[Begin]

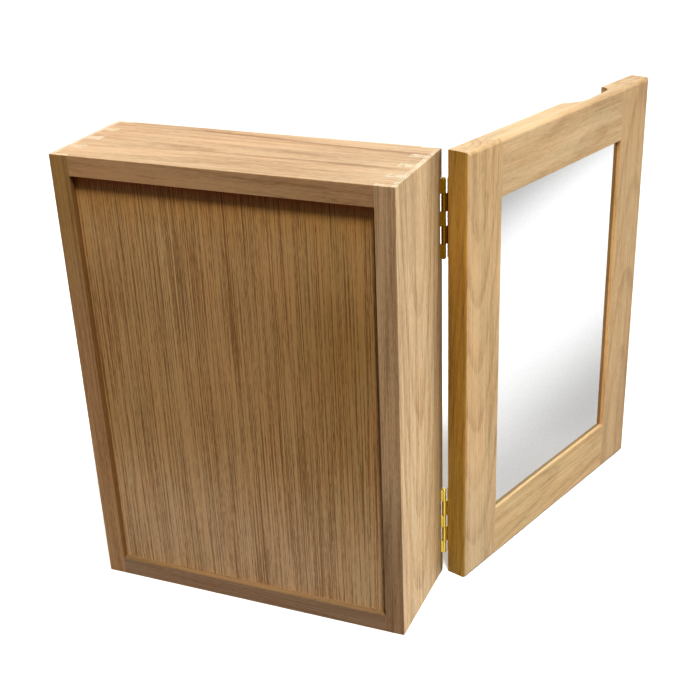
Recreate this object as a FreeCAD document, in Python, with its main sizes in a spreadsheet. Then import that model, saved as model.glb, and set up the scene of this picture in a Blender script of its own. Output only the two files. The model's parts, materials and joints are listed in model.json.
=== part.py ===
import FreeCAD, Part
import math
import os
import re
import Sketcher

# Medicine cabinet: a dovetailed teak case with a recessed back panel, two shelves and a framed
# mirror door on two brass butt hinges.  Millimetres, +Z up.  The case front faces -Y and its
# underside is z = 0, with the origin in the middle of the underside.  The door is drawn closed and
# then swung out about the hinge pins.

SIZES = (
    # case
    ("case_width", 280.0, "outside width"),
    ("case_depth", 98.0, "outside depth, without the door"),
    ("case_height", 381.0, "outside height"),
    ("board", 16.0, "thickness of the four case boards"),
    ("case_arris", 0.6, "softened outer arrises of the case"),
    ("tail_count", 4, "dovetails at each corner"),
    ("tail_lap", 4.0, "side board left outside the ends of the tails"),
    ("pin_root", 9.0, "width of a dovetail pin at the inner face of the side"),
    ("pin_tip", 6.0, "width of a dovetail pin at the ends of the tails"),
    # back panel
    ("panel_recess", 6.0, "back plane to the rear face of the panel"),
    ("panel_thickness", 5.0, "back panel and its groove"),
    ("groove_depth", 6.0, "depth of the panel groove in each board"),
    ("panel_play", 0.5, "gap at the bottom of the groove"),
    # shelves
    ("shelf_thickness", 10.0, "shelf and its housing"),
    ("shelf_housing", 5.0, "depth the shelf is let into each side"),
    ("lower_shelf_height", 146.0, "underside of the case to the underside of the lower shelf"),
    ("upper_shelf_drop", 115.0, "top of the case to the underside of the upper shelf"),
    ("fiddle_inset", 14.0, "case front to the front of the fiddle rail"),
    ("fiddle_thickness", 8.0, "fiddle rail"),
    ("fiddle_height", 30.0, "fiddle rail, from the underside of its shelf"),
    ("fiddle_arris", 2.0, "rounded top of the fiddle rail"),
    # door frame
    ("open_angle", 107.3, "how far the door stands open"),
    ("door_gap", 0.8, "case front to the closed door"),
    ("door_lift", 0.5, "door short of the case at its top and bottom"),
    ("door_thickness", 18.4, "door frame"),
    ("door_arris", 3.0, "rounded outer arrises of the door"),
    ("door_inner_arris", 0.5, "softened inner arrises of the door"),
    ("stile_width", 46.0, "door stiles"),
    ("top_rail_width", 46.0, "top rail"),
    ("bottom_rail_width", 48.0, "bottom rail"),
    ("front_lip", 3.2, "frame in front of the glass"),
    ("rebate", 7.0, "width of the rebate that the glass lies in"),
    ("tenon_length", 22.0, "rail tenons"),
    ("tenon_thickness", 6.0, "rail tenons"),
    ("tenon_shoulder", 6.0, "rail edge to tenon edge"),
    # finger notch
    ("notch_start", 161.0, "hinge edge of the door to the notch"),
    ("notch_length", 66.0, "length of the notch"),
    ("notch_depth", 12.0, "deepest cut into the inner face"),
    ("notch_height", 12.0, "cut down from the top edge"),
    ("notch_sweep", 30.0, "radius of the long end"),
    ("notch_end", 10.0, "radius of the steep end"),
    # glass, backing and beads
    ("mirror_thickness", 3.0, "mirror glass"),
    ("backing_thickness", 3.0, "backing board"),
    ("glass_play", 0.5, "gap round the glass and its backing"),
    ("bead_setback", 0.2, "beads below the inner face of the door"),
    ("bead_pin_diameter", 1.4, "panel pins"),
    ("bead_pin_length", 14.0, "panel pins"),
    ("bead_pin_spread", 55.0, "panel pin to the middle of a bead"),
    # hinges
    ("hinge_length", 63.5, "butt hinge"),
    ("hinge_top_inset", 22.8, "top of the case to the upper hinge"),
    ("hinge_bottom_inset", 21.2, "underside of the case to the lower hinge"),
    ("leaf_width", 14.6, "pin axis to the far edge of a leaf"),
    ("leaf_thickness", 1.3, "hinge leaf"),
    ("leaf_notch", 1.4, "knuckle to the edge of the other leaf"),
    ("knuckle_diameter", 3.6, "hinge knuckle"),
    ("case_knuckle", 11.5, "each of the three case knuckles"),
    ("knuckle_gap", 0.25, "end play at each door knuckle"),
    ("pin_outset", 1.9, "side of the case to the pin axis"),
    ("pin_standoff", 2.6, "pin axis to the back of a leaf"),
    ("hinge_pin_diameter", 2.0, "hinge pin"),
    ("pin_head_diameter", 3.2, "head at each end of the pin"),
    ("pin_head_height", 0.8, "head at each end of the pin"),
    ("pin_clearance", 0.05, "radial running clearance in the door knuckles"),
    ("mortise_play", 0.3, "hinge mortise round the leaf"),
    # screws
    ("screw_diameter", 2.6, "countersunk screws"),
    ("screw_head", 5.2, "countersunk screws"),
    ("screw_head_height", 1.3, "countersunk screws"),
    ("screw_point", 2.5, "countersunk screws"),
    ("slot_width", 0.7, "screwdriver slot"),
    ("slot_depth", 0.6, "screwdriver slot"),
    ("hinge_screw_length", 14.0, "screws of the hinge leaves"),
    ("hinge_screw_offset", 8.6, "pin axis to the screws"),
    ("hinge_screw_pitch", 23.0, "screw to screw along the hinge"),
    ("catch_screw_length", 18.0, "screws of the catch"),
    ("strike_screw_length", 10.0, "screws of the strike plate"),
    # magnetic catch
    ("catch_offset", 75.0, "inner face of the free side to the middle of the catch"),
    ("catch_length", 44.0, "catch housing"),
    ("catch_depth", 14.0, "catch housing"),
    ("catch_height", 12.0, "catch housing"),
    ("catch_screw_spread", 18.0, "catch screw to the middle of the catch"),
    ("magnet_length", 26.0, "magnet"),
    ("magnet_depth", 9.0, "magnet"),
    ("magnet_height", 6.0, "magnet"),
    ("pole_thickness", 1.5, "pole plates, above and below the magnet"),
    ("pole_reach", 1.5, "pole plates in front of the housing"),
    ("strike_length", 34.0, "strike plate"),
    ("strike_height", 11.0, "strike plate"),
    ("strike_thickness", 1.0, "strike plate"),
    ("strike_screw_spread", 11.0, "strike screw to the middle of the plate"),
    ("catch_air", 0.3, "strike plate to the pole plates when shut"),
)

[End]

Problem details: Your task is to reproduce the whole listing exactly.

Problem solution:
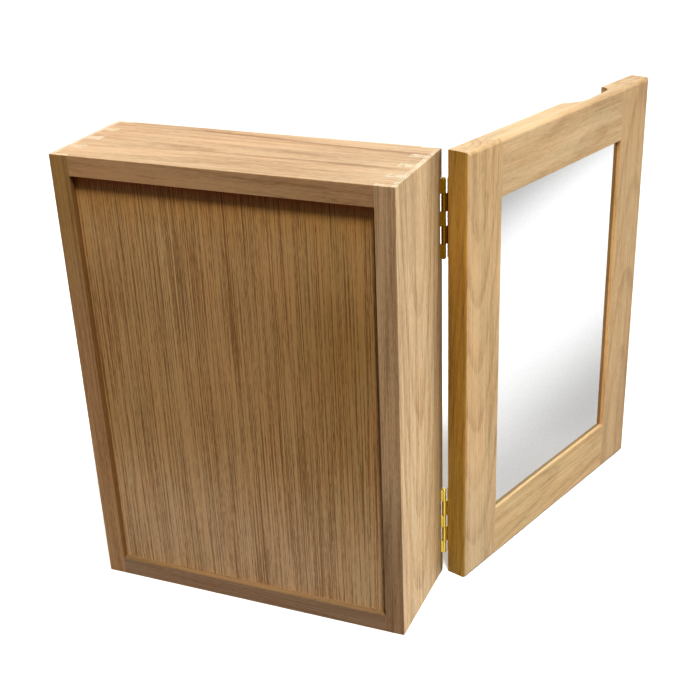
Recreate this object as a FreeCAD document, in Python, with its main sizes in a spreadsheet. Then import that model, saved as model.glb, and set up the scene of this picture in a Blender script of its own. Output only the two files. The model's parts, materials and joints are listed in model.json.
=== part.py ===
import FreeCAD, Part
import math
import os
import re
import Sketcher

# Medicine cabinet: a dovetailed teak case with a recessed back panel, two shelves and a framed
# mirror door on two brass butt hinges.  Millimetres, +Z up.  The case front faces -Y and its
# underside is z = 0, with the origin in the middle of the underside.  The door is drawn closed and
# then swung out about the hinge pins.

SIZES = (
    # case
    ("case_width", 280.0, "outside width"),
    ("case_depth", 98.0, "outside depth, without the door"),
    ("case_height", 381.0, "outside height"),
    ("board", 16.0, "thickness of the four case boards"),
    ("case_arris", 0.6, "softened outer arrises of the case"),
    ("tail_count", 4, "dovetails at each corner"),
    ("tail_lap", 4.0, "side board left outside the ends of the tails"),
    ("pin_root", 9.0, "width of a dovetail pin at the inner face of the side"),
    ("pin_tip", 6.0, "width of a dovetail pin at the ends of the tails"),
    # back panel
    ("panel_recess", 6.0, "back plane to the rear face of the panel"),
    ("panel_thickness", 5.0, "back panel and its groove"),
    ("groove_depth", 6.0, "depth of the panel groove in each board"),
    ("panel_play", 0.5, "gap at the bottom of the groove"),
    # shelves
    ("shelf_thickness", 10.0, "shelf and its housing"),
    ("shelf_housing", 5.0, "depth the shelf is let into each side"),
    ("lower_shelf_height", 146.0, "underside of the case to the underside of the lower shelf"),
    ("upper_shelf_drop", 115.0, "top of the case to the underside of the upper shelf"),
    ("fiddle_inset", 14.0, "case front to the front of the fiddle rail"),
    ("fiddle_thickness", 8.0, "fiddle rail"),
    ("fiddle_height", 30.0, "fiddle rail, from the underside of its shelf"),
    ("fiddle_arris", 2.0, "rounded top of the fiddle rail"),
    # door frame
    ("open_angle", 107.3, "how far the door stands open"),
    ("door_gap", 0.8, "case front to the closed door"),
    ("door_lift", 0.5, "door short of the case at its top and bottom"),
    ("door_thickness", 18.4, "door frame"),
    ("door_arris", 3.0, "rounded outer arrises of the door"),
    ("door_inner_arris", 0.5, "softened inner arrises of the door"),
    ("stile_width", 46.0, "door stiles"),
    ("top_rail_width", 46.0, "top rail"),
    ("bottom_rail_width", 48.0, "bottom rail"),
    ("front_lip", 3.2, "frame in front of the glass"),
    ("rebate", 7.0, "width of the rebate that the glass lies in"),
    ("tenon_length", 22.0, "rail tenons"),
    ("tenon_thickness", 6.0, "rail tenons"),
    ("tenon_shoulder", 6.0, "rail edge to tenon edge"),
    # finger notch
    ("notch_start", 161.0, "hinge edge of the door to the notch"),
    ("notch_length", 66.0, "length of the notch"),
    ("notch_depth", 12.0, "deepest cut into the inner face"),
    ("notch_height", 12.0, "cut down from the top edge"),
    ("notch_sweep", 30.0, "radius of the long end"),
    ("notch_end", 10.0, "radius of the steep end"),
    # glass, backing and beads
    ("mirror_thickness", 3.0, "mirror glass"),
    ("backing_thickness", 3.0, "backing board"),
    ("glass_play", 0.5, "gap round the glass and its backing"),
    ("bead_setback", 0.2, "beads below the inner face of the door"),
    ("bead_pin_diameter", 1.4, "panel pins"),
    ("bead_pin_length", 14.0, "panel pins"),
    ("bead_pin_spread", 55.0, "panel pin to the middle of a bead"),
    # hinges
    ("hinge_length", 63.5, "butt hinge"),
    ("hinge_top_inset", 22.8, "top of the case to the upper hinge"),
    ("hinge_bottom_inset", 21.2, "underside of the case to the lower hinge"),
    ("leaf_width", 14.6, "pin axis to the far edge of a leaf"),
    ("leaf_thickness", 1.3, "hinge leaf"),
    ("leaf_notch", 1.4, "knuckle to the edge of the other leaf"),
    ("knuckle_diameter", 3.6, "hinge knuckle"),
    ("case_knuckle", 11.5, "each of the three case knuckles"),
    ("knuckle_gap", 0.25, "end play at each door knuckle"),
    ("pin_outset", 1.9, "side of the case to the pin axis"),
    ("pin_standoff", 2.6, "pin axis to the back of a leaf"),
    ("hinge_pin_diameter", 2.0, "hinge pin"),
    ("pin_head_diameter", 3.2, "head at each end of the pin"),
    ("pin_head_height", 0.8, "head at each end of the pin"),
    ("pin_clearance", 0.05, "radial running clearance in the door knuckles"),
    ("mortise_play", 0.3, "hinge mortise round the leaf"),
    # screws
    ("screw_diameter", 2.6, "countersunk screws"),
    ("screw_head", 5.2, "countersunk screws"),
    ("screw_head_height", 1.3, "countersunk screws"),
    ("screw_point", 2.5, "countersunk screws"),
    ("slot_width", 0.7, "screwdriver slot"),
    ("slot_depth", 0.6, "screwdriver slot"),
    ("hinge_screw_length", 14.0, "screws of the hinge leaves"),
    ("hinge_screw_offset", 8.6, "pin axis to the screws"),
    ("hinge_screw_pitch", 23.0, "screw to screw along the hinge"),
    ("catch_screw_length", 18.0, "screws of the catch"),
    ("strike_screw_length", 10.0, "screws of the strike plate"),
    # magnetic catch
    ("catch_offset", 75.0, "inner face of the free side to the middle of the catch"),
    ("catch_length", 44.0, "catch housing"),
    ("catch_depth", 14.0, "catch housing"),
    ("catch_height", 12.0, "catch housing"),
    ("catch_screw_spread", 18.0, "catch screw to the middle of the catch"),
    ("magnet_length", 26.0, "magnet"),
    ("magnet_depth", 9.0, "magnet"),
    ("magnet_height", 6.0, "magnet"),
    ("pole_thickness", 1.5, "pole plates, above and below the magnet"),
    ("pole_reach", 1.5, "pole plates in front of the housing"),
    ("strike_length", 34.0, "strike plate"),
    ("strike_height", 11.0, "strike plate"),
    ("strike_thickness", 1.0, "strike plate"),
    ("strike_screw_spread", 11.0, "strike screw to the middle of the plate"),
    ("catch_air", 0.3, "strike plate to the pole plates when shut"),
)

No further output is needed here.